With so many choices, I’m still uncertain which one I will share this weekend to honor the birthday of Dr. King. What kind of pie will you bake?

Faith4Life church is located at 1000 McNeil Rd. Round Rock, Texas, 78681. For a complete listing of Peace Through Pie socials visit: peacethroughpie.org

In Her Kitchen

Patty Walker’s Easy Nut and Chips Pie

Ingredients

  • 1/2 cup (1 stick) unsalted butter, softened
  • 1 cup sugar
  • 1/2 cup all-purpose flour
  • 2 large eggs
  • 1 teaspoon vanilla extract
  • 1 cup coarsely chopped pecans
  • 1 cup semisweet chocolate chips
  • 1/2 cup butterscotch chips
  • One (9-inch) unbaked pie crust

Instructions

Preheat the oven to 350 degrees.

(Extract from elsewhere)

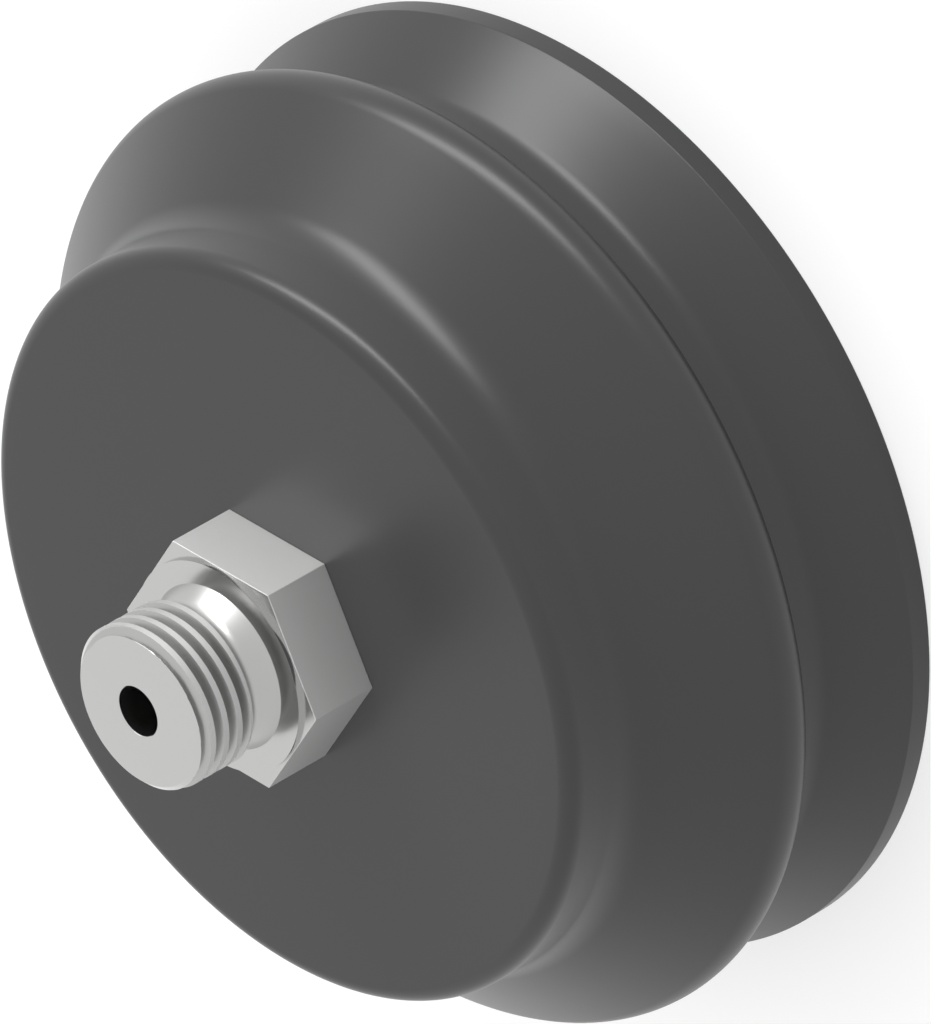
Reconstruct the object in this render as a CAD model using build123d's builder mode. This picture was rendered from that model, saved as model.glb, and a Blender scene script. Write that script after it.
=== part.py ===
from build123d import *
from math import acos, atan2, cos, hypot, radians, sin, tan
import os

# Bellows suction cup, millimetres, standing on its lip.
# The origin is the centre of the lip's plane and +Z is the cup's axis, towards the threaded end.
# Four pieces: a moulded rubber cup, a turned nipple with a hexagon, and the support disc and
# clamp nut that hold the cup's head against the hexagon from inside.

# Rubber cup: outside
cup_height = 29.25              # lip plane to the flat top of the head
head_diameter = 59.9            # upright wall of the head
head_rim_radius = 1.4           # rounding between the flat top and the upright wall
shoulder_depth = 6.05           # flat top down to the corner where the fold starts
shoulder_radius = 4.2           # hollow between the upright wall and the fold
fold_diameter = 75.8            # widest circle of the fold
fold_height = 14.25             # widest circle of the fold above the lip plane
fold_radius = 2.4               # rounding of the fold's crest
fold_reach = 4.3                # crest of the fold beyond the upright neck
neck_top_height = 11.0          # corner under the fold, above the lip plane
neck_top_radius = 1.2           # hollow between the fold's lower side and the neck
neck_bottom_height = 7.5        # corner where the skirt starts, above the lip plane
neck_bottom_radius = 2.4        # hollow between the neck and the skirt
lip_diameter = 75.2             # upright band round the lip
lip_band_height = 1.8

# Rubber cup: inside
head_thickness = 5.0
wall = 2.2                      # wall of the head's side, the fold, the neck and the skirt
lip_thickness = 1.0             # flat ring that meets the workpiece
ceiling_radius = 0.6            # rounding between the ceiling and the upright wall
inner_shoulder_radius = 2.4     # rounding of the ridge inside the shoulder
inner_fold_radius = 0.8         # rounding at the bottom of the fold's groove
inner_neck_radius = 1.2         # rounding of the two ridges inside the neck

# Nipple
hexagon_flats = 17.0
hexagon_height = 5.75
seal_face_diameter = 16.8       # round face that a sealing ring seats on
seal_face_height = 0.35
thread_diameter = 13.157        # crests of a G 1/4 pipe thread
thread_reach = 8.0              # sealing face to the end of the thread
thread_start = 2.8              # sealing face to the first thread
thread_end_chamfer = 0.6
undercut_diameter = 11.2
undercut_width = 0.7            # straight floor of the undercut
undercut_lead = 0.5             # sloped side of the undercut towards the thread
undercut_radius = 0.5
air_bore_diameter = 4.0
bore_chamfer = 0.12
spigot_diameter = 10.0          # goes through the head and takes the clamp nut
spigot_overhang = 1.0           # spigot left beyond the nut
spigot_chamfer = 0.5

# Support disc and clamp nut
disc_diameter = 24.0
disc_thickness = 1.5
disc_edge_chamfer = 0.3
nut_flats = 14.0
nut_height = 3.5
nut_corner_angle = 30.0         # bevel on the nut's corners, from its faces
nut_bore_chamfer = 0.35         # lead-in of the nut's thread, on both faces
half_side_angle = 30.0          # half of what one side of a hexagon spans, so flats face +X and -X

# Clearances round the spigot, on the radius
head_clearance = 0.1
disc_clearance = 0.15
nut_clearance = 0.05

os.makedirs("parts", exist_ok=True)

# Levels that the pieces share, above the lip plane
seat_level = cup_height
ceiling_level = cup_height - head_thickness
disc_level = ceiling_level - disc_thickness
nut_level = disc_level - nut_height
spigot_end_level = nut_level - spigot_overhang
hexagon_top_level = seat_level + hexagon_height
seal_face_level = hexagon_top_level + seal_face_height
thread_end_level = seal_face_level + thread_reach
spigot_radius = spigot_diameter / 2


def tangent_corner(center, radius, below, above):
    """Corner where the outer tangents to an arc from a point below it and one above it cross."""
    low, high = (
        atan2(point[1] - center[1], point[0] - center[0])
        + side * acos(radius / hypot(point[0] - center[0], point[1] - center[1]))
        for point, side in ((below, 1), (above, -1))
    )
    middle = (low + high) / 2
    reach = radius / cos((high - low) / 2)
    return (center[0] + reach * cos(middle), center[1] + reach * sin(middle))


def parallel(path, distance):
    """Path beside another, at a distance on its left, with its corners mitred."""
    points = [Vector(r, z) for r, z in path]
    runs = [(after - before).normalized() for before, after in zip(points, points[1:])]
    sides = [Vector(-run.Y, run.X) for run in runs]
    corners = [points[0] + sides[0] * distance]
    for point, before, after in zip(points[1:], sides, sides[1:]):
        corners.append(point + (before + after) * (distance / (1 + before.dot(after))))
    corners.append(points[-1] + sides[-1] * distance)
    return [(corner.X, corner.Y) for corner in corners]


# Outline of the cup's outside, from the lip up to the head, as sharp corners
lip_radius = lip_diameter / 2
neck_radius = fold_diameter / 2 - fold_reach
head_radius = head_diameter / 2
crest_center = (fold_diameter / 2 - fold_radius, fold_height)
lip_corner = (lip_radius, 0)
band_corner = (lip_radius, lip_band_height)
skirt_corner = (neck_radius, neck_bottom_height)
under_corner = (neck_radius, neck_top_height)
shoulder_corner = (head_radius, cup_height - shoulder_depth)
crest_corner = tangent_corner(crest_center, fold_radius, under_corner, shoulder_corner)
rim_corner = (head_radius, cup_height)

# Outline of its inside, parallel to the outside as far as the lip's thin edge
outside = [band_corner, skirt_corner, under_corner, crest_corner, shoulder_corner, rim_corner]
inside = parallel(outside, wall)
inner_lip = (lip_radius - lip_thickness, 0)
inner_skirt, inner_under, inner_crest, inner_shoulder = inside[1:5]
inner_ceiling = (inner_shoulder[0], ceiling_level)
hole_radius = spigot_radius + head_clearance

# Bellows cup, moulded in one piece
with BuildPart() as bellows_cup:
    with BuildSketch(Plane.XZ) as cup_section:
        with BuildLine():
            Polyline(
                lip_corner,
                *outside,
                (hole_radius, cup_height),
                (hole_radius, ceiling_level),
                inner_ceiling,
                inner_shoulder,
                inner_crest,
                inner_under,
                inner_skirt,
                inner_lip,
                close=True,
            )
        make_face()
        for corner, radius in (
            (rim_corner, head_rim_radius),
            (shoulder_corner, shoulder_radius),
            (crest_corner, fold_radius),
            (under_corner, neck_top_radius),
            (skirt_corner, neck_bottom_radius),
            (inner_ceiling, ceiling_radius),
            (inner_shoulder, inner_shoulder_radius),
            (inner_crest, inner_fold_radius),
            (inner_under, inner_neck_radius),
            (inner_skirt, inner_neck_radius),
        ):
            fillet(cup_section.vertices().sort_by_distance(corner)[0], radius)
    revolve(axis=Axis.Z)
bellows_cup.part.label = "bellows_cup"
export_step(bellows_cup.part, "parts/bellows_cup.step")

# Nipple, turned from hexagon bar and bored through for the air
thread_radius = thread_diameter / 2
undercut_floor = undercut_diameter / 2
undercut_top = seal_face_level + thread_start - undercut_lead
undercut_bottom = undercut_top - undercut_width
with BuildPart() as nipple:
    with BuildSketch(Plane.XY.offset(seat_level)):
        RegularPolygon(hexagon_flats / 2, 6, major_radius=False, rotation=half_side_angle)
    extrude(amount=hexagon_height)
    with BuildSketch(Plane.XY.offset(hexagon_top_level)):
        Circle(seal_face_diameter / 2)
    extrude(amount=seal_face_height)
    with BuildSketch(Plane.XZ) as stem_section:
        with BuildLine():
            Polyline(
                (0, seal_face_level),
                (thread_radius, seal_face_level),
                (undercut_floor, undercut_bottom),
                (undercut_floor, undercut_top),
                (thread_radius, seal_face_level + thread_start),
                (thread_radius, thread_end_level - thread_end_chamfer),
                (thread_radius - thread_end_chamfer, thread_end_level),
                (0, thread_end_level),
                close=True,
            )
        make_face()
        floor_corner = (undercut_floor, undercut_bottom)
        fillet(stem_section.vertices().sort_by_distance(floor_corner)[0], undercut_radius)
    revolve(axis=Axis.Z)
    with BuildSketch(Plane.XY.offset(spigot_end_level)):
        Circle(spigot_radius)
    extrude(amount=seat_level - spigot_end_level)
    spigot_end = nipple.faces().sort_by(Axis.Z)[0]
    chamfer(spigot_end.edges(), spigot_chamfer)
    with BuildSketch(Plane.XY.offset(spigot_end_level)):
        Circle(air_bore_diameter / 2)
    extrude(amount=thread_end_level - spigot_end_level, mode=Mode.SUBTRACT)
    stem_ends = nipple.faces().filter_by(Plane.XY).sort_by(Axis.Z)
    bore_mouths = [stem_ends[0].inner_wires()[0], stem_ends[-1].inner_wires()[0]]
    chamfer([edge for mouth in bore_mouths for edge in mouth.edges()], bore_chamfer)
nipple.part.label = "nipple"
export_step(nipple.part, "parts/nipple.step")

# Support disc, a flat washer that spreads the clamping force over the head
with BuildPart() as support_disc:
    with BuildSketch(Plane.XY.offset(disc_level)):
        Circle(disc_diameter / 2)
        Circle(spigot_radius + disc_clearance, mode=Mode.SUBTRACT)
    extrude(amount=disc_thickness)
    disc_rim = support_disc.edges().filter_by(GeomType.CIRCLE).group_by(SortBy.RADIUS)[-1]
    chamfer(disc_rim, disc_edge_chamfer)
support_disc.part.label = "support_disc"
export_step(support_disc.part, "parts/support_disc.step")

# Clamp nut, a low hexagon nut with its corners bevelled on both faces
bevel_radius = nut_flats / 2
nut_corner_radius = bevel_radius / cos(radians(half_side_angle))
bevel_drop = (nut_corner_radius - bevel_radius) * tan(radians(nut_corner_angle))
with BuildPart() as clamp_nut:
    with BuildSketch(Plane.XY.offset(nut_level)):
        RegularPolygon(bevel_radius, 6, major_radius=False, rotation=half_side_angle)
    extrude(amount=nut_height)
    with BuildSketch(Plane.XZ):
        with BuildLine():
            Polyline(
                (0, nut_level),
                (bevel_radius, nut_level),
                (nut_corner_radius, nut_level + bevel_drop),
                (nut_corner_radius, disc_level - bevel_drop),
                (bevel_radius, disc_level),
                (0, disc_level),
                close=True,
            )
        make_face()
    revolve(axis=Axis.Z, mode=Mode.INTERSECT)
    with BuildSketch(Plane.XY.offset(nut_level)):
        Circle(spigot_radius + nut_clearance)
    extrude(amount=nut_height, mode=Mode.SUBTRACT)
    nut_mouths = [face.inner_wires()[0] for face in clamp_nut.faces().filter_by(Plane.XY)]
    chamfer([edge for mouth in nut_mouths for edge in mouth.edges()], nut_bore_chamfer)
clamp_nut.part.label = "clamp_nut"
export_step(clamp_nut.part, "parts/clamp_nut.step")
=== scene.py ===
# Bellows suction cup, 75 mm, standing on its lip with its threaded nipple upwards.
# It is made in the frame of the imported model: the lip's plane is z = 0 and +Z is the cup's axis.
# Sizes are named in millimetres, and mm turns them to Blender's metres.
from math import atan2, ceil, cos, pi, radians, sin, sqrt, tan

import bmesh
import bpy
from mathutils import Matrix, Vector


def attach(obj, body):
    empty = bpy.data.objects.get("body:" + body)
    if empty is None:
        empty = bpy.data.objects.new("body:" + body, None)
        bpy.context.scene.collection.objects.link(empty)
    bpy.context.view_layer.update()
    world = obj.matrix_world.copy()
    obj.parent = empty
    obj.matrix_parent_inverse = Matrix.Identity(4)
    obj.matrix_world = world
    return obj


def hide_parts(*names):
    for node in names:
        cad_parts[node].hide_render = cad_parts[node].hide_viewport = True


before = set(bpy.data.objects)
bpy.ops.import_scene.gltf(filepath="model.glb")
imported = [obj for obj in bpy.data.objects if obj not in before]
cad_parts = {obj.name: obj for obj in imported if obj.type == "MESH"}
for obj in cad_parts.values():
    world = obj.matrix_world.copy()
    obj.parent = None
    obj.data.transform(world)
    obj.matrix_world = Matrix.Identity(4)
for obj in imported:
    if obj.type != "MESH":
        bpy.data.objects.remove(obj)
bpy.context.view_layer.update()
mm = 0.001


# Rubber bellows cup
# One compression moulding in black nitrile rubber: head with a rounded rim, upright wall, one
# fold, a short neck and a flared skirt that thins into the lip. Its section is turned round the
# axis, as the mould's cavity is.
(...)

Combine the butter, sugar, flour, eggs, and vanilla in a large bowl and beat until blended well with an electric mixer. Stir in the pecans, chocolate chips, and butterscotch chips. Pour the filling into the pie crust. Place in the oven and bake until the crust turns golden, about 40 minutes. Let cool completely on a wire rack before serving. You can dress up each slice with a spoonful of vanilla ice cream or fresh whipped cream.
Recipe from Patty Pinner’s Sweetie Pies: An Uncommon Collection of Womanish Observations, with Pie.